Low bend loss waveguides enable compact, efficient 3D photonic chips

TL;DR

This paper introduces a new fabrication method for low bend loss femtosecond-laser written waveguides, enabling compact 3D photonic chips with high efficiency and minimal bend losses, suitable for complex integrated photonic devices.

Contribution

A novel two-step thermal annealing process that produces low bend loss, single-mode waveguides with sharp bends for 3D photonic chip integration.

Findings

Waveguides with 16.6 mm bend radius and 80% throughput

First demonstration of a low bend loss 3D pupil-remapper

Process enables compact, complex photonic chips with many waveguides

Abstract

We present a novel method to fabricate low bend loss femtosecond-laser written waveguides that exploits the differential thermal stabilities of laser induced refractive index modifications. The technique consists of a two-step process; the first involves fabricating large multimode waveguides, while the second step consists of a thermal post-annealing process, which erases the outer ring of the refractive index profile, enabling single mode operation in the C-band.
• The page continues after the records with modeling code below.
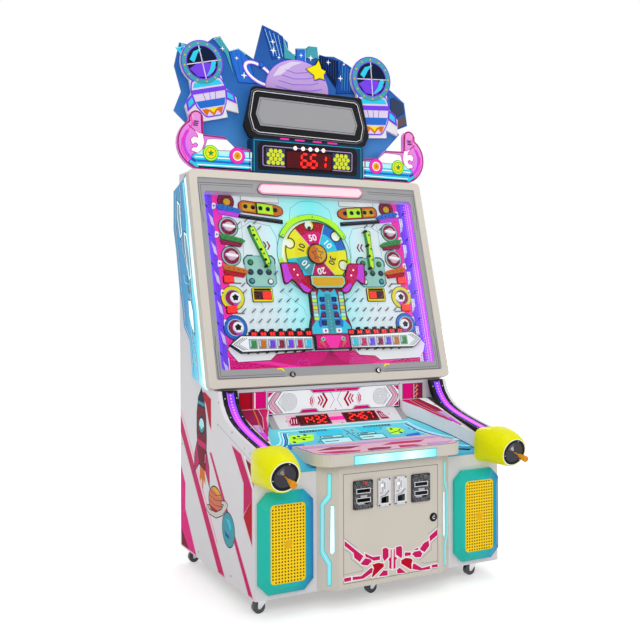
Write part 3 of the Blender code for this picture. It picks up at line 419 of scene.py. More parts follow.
# A line of even width as outlines: one if open, two if closed.
def ribbon(points, width, closed=False):
    def beside(offset):
        made = []
        count = len(points)
        for i, p in enumerate(points):
            here = Vector(p)
            before = Vector(points[i - 1]) if closed or i else None
            after = Vector(points[(i + 1) % count]) if closed or i < count - 1 else None
            ways = [w.normalized() for w in (here - before if before else None,
                after - here if after else None) if w is not None and w.length > 1e-7]
            normal = sum((Vector((-w.y, w.x)) for w in ways), Vector((0, 0))).normalized()
            reach = min(1 / max(normal.dot(Vector((-ways[0].y, ways[0].x))), 0.35), 2.0)
            made.append(tuple(here + normal * offset * reach))
        return made
    one, other = beside(width / 2), beside(-width / 2)
    return [one, other] if closed else [one + other[::-1]]


def signedArea(points):
    return sum(points[i - 1][0] * p[1] - p[0] * points[i - 1][1] for i, p in enumerate(points)) / 2


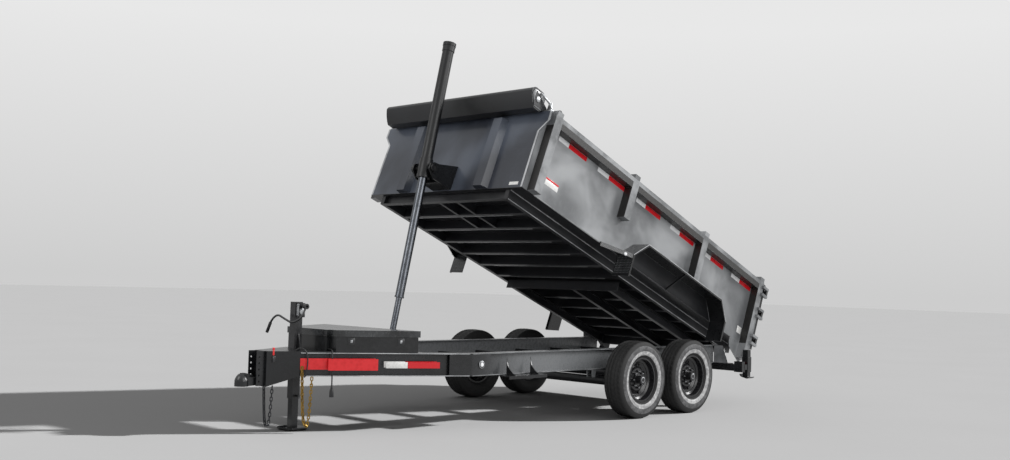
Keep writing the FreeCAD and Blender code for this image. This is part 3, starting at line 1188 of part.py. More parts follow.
def make_sleeve():
    """Middle stage, hidden inside the first stage while the bed is as drawn."""
    tube = rod((0, 0, -SLEEVE_BOTTOM), (0, 0, SLEEVE_LEN - SLEEVE_BOTTOM), SLEEVE_R, SLEEVE_BORE)
    band = rod((0, 0, -SLEEVE_BOTTOM), (0, 0, -SLEEVE_BOTTOM + 30), STAGE1_BORE - RUNNING_GAP, SLEEVE_BORE)
    return fuse([tube, band])


def make_stage1():
    """First stage with its end ring."""
    tube = rod((0, 0, -STAGE1_BOTTOM), (0, 0, STAGE1_LEN - STAGE1_BOTTOM), STAGE1_R, STAGE1_BORE)
    ring = rod((0, 0, -STAGE1_BOTTOM), (0, 0, -STAGE1_BOTTOM + 14), STAGE1_R + 4, STAGE2_R + RUNNING_GAP)
    return fuse([tube, ring])


def make_stage2():
    """Second stage with the eye that sits between the base ears."""
    bar = rod((0, 0, -REACH + EYE_R * 0.6), (0, 0, STAGE2_LEN - REACH), STAGE2_R)
    eye = rod((0, -EYE_W / 2, -REACH), (0, EYE_W / 2, -REACH), EYE_R)
    return fuse([bar, eye])


def main():
    """Build every node, set the origin and write one file for each."""
    nodes = {}
    rail = make_main_rail()
    tongue = make_tongue_beam()
    beam_left = fuse([rail, tongue])
    nodes["frame_beam_left"] = beam_left
    nodes["frame_beam_right"] = mirror_y(beam_left)
    nodes["tongue_nose"] = fuse([make_nose(), make_coupler_channel()])
    nodes["ball_coupler"] = make_ball_coupler()
    nodes["jack_housing"] = fuse([make_jack_housing(), make_jack_crank()])
    nodes["jack_leg"] = make_jack_leg()
    nodes["toolbox"] = make_toolbox()
    nodes["toolbox_lid"] = make_toolbox_lid()
    nodes["power_unit"] = make_power_unit()
    nodes["cross_members"] = make_cross_members()
    nodes["side_steps"] = make_side_steps()
    nodes["tail_frame"] = make_tail_frame()
    stabilizer = make_stabilizer_leg()
    nodes["stabilizer_leg_left"] = stabilizer
    nodes["stabilizer_leg_right"] = mirror_y(stabilizer)
    nodes["cylinder_base"] = make_cylinder_base()
    nodes["axles"] = make_axles()
    nodes["leaf_springs"] = make_leaf_springs()
    for end, x in (("front", AXLE_SPACING / 2), ("rear", -AXLE_SPACING / 2)):
        for name, side in (("left", 1), ("right", -1)):
            nodes["tyre_%s_%s" % (end, name)] = make_tyre(x, side)
            nodes["rim_%s_%s" % (end, name)] = make_rim(x, side)
    nodes["safety_chain_gold"] = make_gold_chain()
    nodes["safety_chain_dark"] = make_dark_chain()
    nodes["trailer_cord"] = fuse([make_trailer_cord(), make_cord_plug()])
    nodes["frame_lamps"] = make_frame_lamps()

    bed_nodes = {
        "bed_frame": make_bed_frame(),
        "lift_frame": make_lift_frame(),
        "bed_floor": make_bed_floor(),
        "side_wall_left": make_side_wall(),
        "side_wall_right": mirror_y(make_side_wall()),
        "front_wall": make_front_wall(),
        "cylinder_bracket": make_cylinder_bracket(),
        "tarp_housing": make_tarp_housing(),
        "fender_left": make_fender(),
        "fender_right": mirror_y(make_fender()),
        "door_left": make_door(),
        "door_right": mirror_y(make_door()),
    }
    for name, shape in bed_nodes.items():
        nodes[name] = bed_to_chassis(shape)

    nodes["cylinder_barrel"] = lean(make_barrel())
    nodes["cylinder_sleeve"] = lean(make_sleeve())
    nodes["cylinder_stage1"] = lean(make_stage1())
    nodes["cylinder_stage2"] = lean(make_stage2())

    bounds = Part.makeCompound(list(nodes.values())).optimalBoundingBox(False, False)
    shift = -(bounds.XMin + bounds.XMax) / 2
    os.makedirs("parts", exist_ok=True)
    for name, shape in nodes.items():
        placed = moved(shape, shift, 0, 0)
        if not placed.isValid():
            print("not valid:", name)
        placed.exportStep("parts/%s.step" % name)
    print("origin moved by", round(shift, 3), "nodes", len(nodes))
    print("box", [round(v, 1) for v in (bounds.XMin, bounds.XMax, bounds.YMin, bounds.YMax, bounds.ZMin, bounds.ZMax)])
    return nodes, shift


NODES, SHIFT = main()
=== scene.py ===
"""Look of a tandem-axle dump trailer with its bed raised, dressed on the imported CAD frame."""

from __future__ import annotations

import logging
import math
from dataclasses import dataclass
from enum import Enum
from typing import Callable, Iterable, Sequence

import bmesh
import bpy
from mathutils import Matrix, Vector

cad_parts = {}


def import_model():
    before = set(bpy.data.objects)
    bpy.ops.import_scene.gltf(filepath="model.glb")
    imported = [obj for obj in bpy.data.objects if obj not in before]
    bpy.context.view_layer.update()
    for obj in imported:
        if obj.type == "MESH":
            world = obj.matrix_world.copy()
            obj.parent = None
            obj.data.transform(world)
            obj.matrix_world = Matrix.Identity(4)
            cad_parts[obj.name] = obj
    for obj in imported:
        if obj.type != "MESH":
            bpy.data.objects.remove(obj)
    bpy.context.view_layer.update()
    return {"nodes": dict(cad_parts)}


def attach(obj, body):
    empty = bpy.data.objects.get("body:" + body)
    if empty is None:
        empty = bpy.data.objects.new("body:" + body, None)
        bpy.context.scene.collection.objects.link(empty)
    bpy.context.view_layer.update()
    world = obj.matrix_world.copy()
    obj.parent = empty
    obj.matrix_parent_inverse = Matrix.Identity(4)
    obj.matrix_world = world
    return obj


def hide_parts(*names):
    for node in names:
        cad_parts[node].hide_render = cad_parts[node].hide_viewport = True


LOG = logging.getLogger("dump_trailer")
Point = tuple[float, float, float]
Place = Callable[[Sequence[float]], Vector]

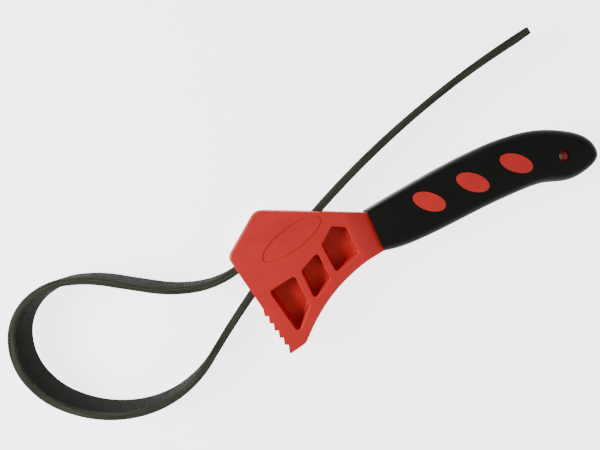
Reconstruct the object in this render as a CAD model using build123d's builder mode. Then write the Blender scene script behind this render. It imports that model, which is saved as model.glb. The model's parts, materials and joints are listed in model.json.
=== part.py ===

By using this procedure we report waveguides with sharp bends (down to 16.6 mm radius) and high (80%) normalized throughputs. This procedure was used to fabricate an efficient 3D, photonic device known as a pupil-remapper with negligible bend losses for the first time. The process will also allow for complex chips, based on 10's - 100's of waveguides to be realized in a compact foot print with short fabrication times.